_GIVEN MATERIAL:_
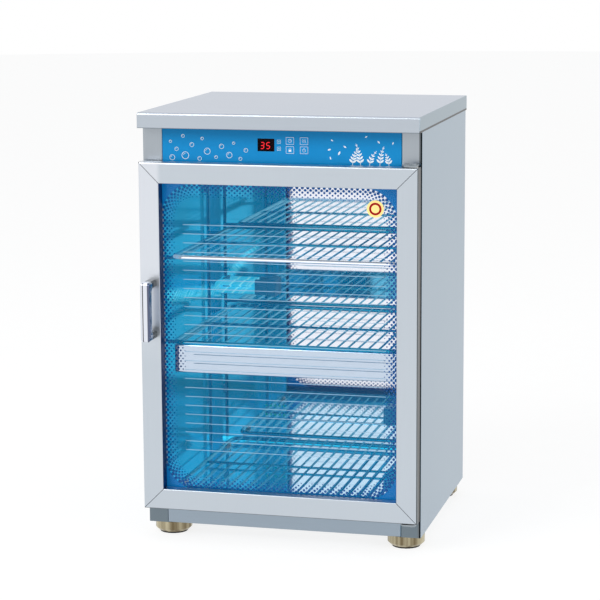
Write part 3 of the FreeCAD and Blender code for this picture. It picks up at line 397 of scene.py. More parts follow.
# %% Polished steel
def polished_steel(name, colour, seam, light, plain_back=False):
    """A mirror; below the height of its seam, in metres, it glows in the colour of the light."""
    place = begin(name)
    smears = place.node("TexNoise", {}, {
        "Vector": place.stretched((6, 6, 2)), "Scale": 1.5, "Detail": 4.0})
    gloss = smears * 0.03 + 0.015
    tone = smears.tint(shade(*colour, 0.97), shade(*colour, 1.0))
    glow = place.axis(2) < seam
    if plain_back:
        plain = surface_direction(place).axis(1) > 0.5
        grain = place.node("TexNoise", {}, {
            "Vector": place.stretched(ALONG_X), "Scale": 1.0, "Detail": 3.0})
        tone = plain.tint(tone, grain.tint(shade(150, 156, 160), shade(170, 176, 180)))
        gloss = gloss + plain * 0.33
        glow = glow * (1 - plain)
    return end(place.node("BsdfPrincipled", {}, {
        "Base Color": tone, "Metallic": 1.0, "Roughness": gloss,
        "Emission Color": glow.tint((0, 0, 0, 1), shade(*light)), "Emission Strength": 0.7}))


ALL_OVER, FLOOR_SEAM = 1.0, 0.0815
# Painted lamp light: the ceiling and the chamber floor are tinted blue green and glow.
finishes["polished_steel"] = polished_steel("polished_steel", (150, 204, 226), ALL_OVER, (16, 96, 134))
rear_finish = polished_steel("rear_steel", (250, 249, 250), FLOOR_SEAM, (40, 190, 214), plain_back=True)
floor_finish = polished_steel("floor_steel", (196, 228, 238), ALL_OVER, (10, 84, 116))
print("mirrors:", finishes["polished_steel"].name, rear_finish.name, floor_finish.name)

# %% [markdown]
# ## The door's frame
#
# The frame is folded from the same sheet and cut at 45 degrees in its corners. Where two such pieces
# meet there is always a thin dark joint. The solids meet without a gap, so the joint is drawn by
# the finish: near each corner, a point lies on the joint when it is as far across the stile as it
# is up the rail, measured as a share of each one's width.

# %% Frame steel with mitre joints
stile_low, stile_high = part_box("door_left_stile")
rail_low, rail_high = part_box("door_top_rail")
FRAME_HALF_WIDTH = -stile_low[0]
FRAME_HALF_HEIGHT = (stile_high[2] - stile_low[2]) / 2
FRAME_MIDDLE = (stile_high[2] + stile_low[2]) / 2
FRAME_LOW = stile_low[2]
STILE_WIDTH = stile_high[0] - stile_low[0]
RAIL_WIDTH = rail_high[2] - rail_low[2]
JOINT_SHARE, LOW_SHADOW_LINE = 0.018, 0.0013
INNER_EDGE, HINGE_SIDE, SIDE_SHADE_DEPTH = 0.2135, 0.24, -0.2035
print("frame: stiles", STILE_WIDTH, "and rails", RAIL_WIDTH, "wide, half height", FRAME_HALF_HEIGHT)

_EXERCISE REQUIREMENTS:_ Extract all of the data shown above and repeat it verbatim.

_THE REPLY:_
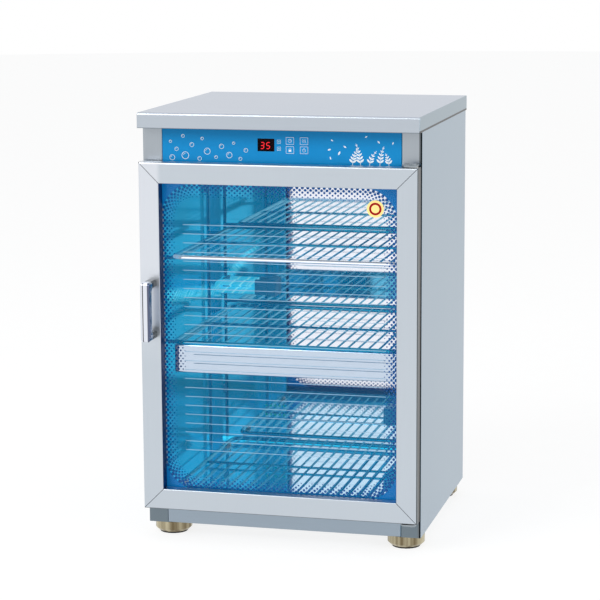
Write part 3 of the FreeCAD and Blender code for this picture. It picks up at line 397 of scene.py. More parts follow.
# %% Polished steel
def polished_steel(name, colour, seam, light, plain_back=False):
    """A mirror; below the height of its seam, in metres, it glows in the colour of the light."""
    place = begin(name)
    smears = place.node("TexNoise", {}, {
        "Vector": place.stretched((6, 6, 2)), "Scale": 1.5, "Detail": 4.0})
    gloss = smears * 0.03 + 0.015
    tone = smears.tint(shade(*colour, 0.97), shade(*colour, 1.0))
    glow = place.axis(2) < seam
    if plain_back:
        plain = surface_direction(place).axis(1) > 0.5
        grain = place.node("TexNoise", {}, {
            "Vector": place.stretched(ALONG_X), "Scale": 1.0, "Detail": 3.0})
        tone = plain.tint(tone, grain.tint(shade(150, 156, 160), shade(170, 176, 180)))
        gloss = gloss + plain * 0.33
        glow = glow * (1 - plain)
    return end(place.node("BsdfPrincipled", {}, {
        "Base Color": tone, "Metallic": 1.0, "Roughness": gloss,
        "Emission Color": glow.tint((0, 0, 0, 1), shade(*light)), "Emission Strength": 0.7}))


ALL_OVER, FLOOR_SEAM = 1.0, 0.0815
# Painted lamp light: the ceiling and the chamber floor are tinted blue green and glow.
finishes["polished_steel"] = polished_steel("polished_steel", (150, 204, 226), ALL_OVER, (16, 96, 134))
rear_finish = polished_steel("rear_steel", (250, 249, 250), FLOOR_SEAM, (40, 190, 214), plain_back=True)
floor_finish = polished_steel("floor_steel", (196, 228, 238), ALL_OVER, (10, 84, 116))
print("mirrors:", finishes["polished_steel"].name, rear_finish.name, floor_finish.name)

# %% [markdown]
# ## The door's frame
#
# The frame is folded from the same sheet and cut at 45 degrees in its corners. Where two such pieces
# meet there is always a thin dark joint. The solids meet without a gap, so the joint is drawn by
# the finish: near each corner, a point lies on the joint when it is as far across the stile as it
# is up the rail, measured as a share of each one's width.

# %% Frame steel with mitre joints
stile_low, stile_high = part_box("door_left_stile")
rail_low, rail_high = part_box("door_top_rail")
FRAME_HALF_WIDTH = -stile_low[0]
FRAME_HALF_HEIGHT = (stile_high[2] - stile_low[2]) / 2
FRAME_MIDDLE = (stile_high[2] + stile_low[2]) / 2
FRAME_LOW = stile_low[2]
STILE_WIDTH = stile_high[0] - stile_low[0]
RAIL_WIDTH = rail_high[2] - rail_low[2]
JOINT_SHARE, LOW_SHADOW_LINE = 0.018, 0.0013
INNER_EDGE, HINGE_SIDE, SIDE_SHADE_DEPTH = 0.2135, 0.24, -0.2035
print("frame: stiles", STILE_WIDTH, "and rails", RAIL_WIDTH, "wide, half height", FRAME_HALF_HEIGHT)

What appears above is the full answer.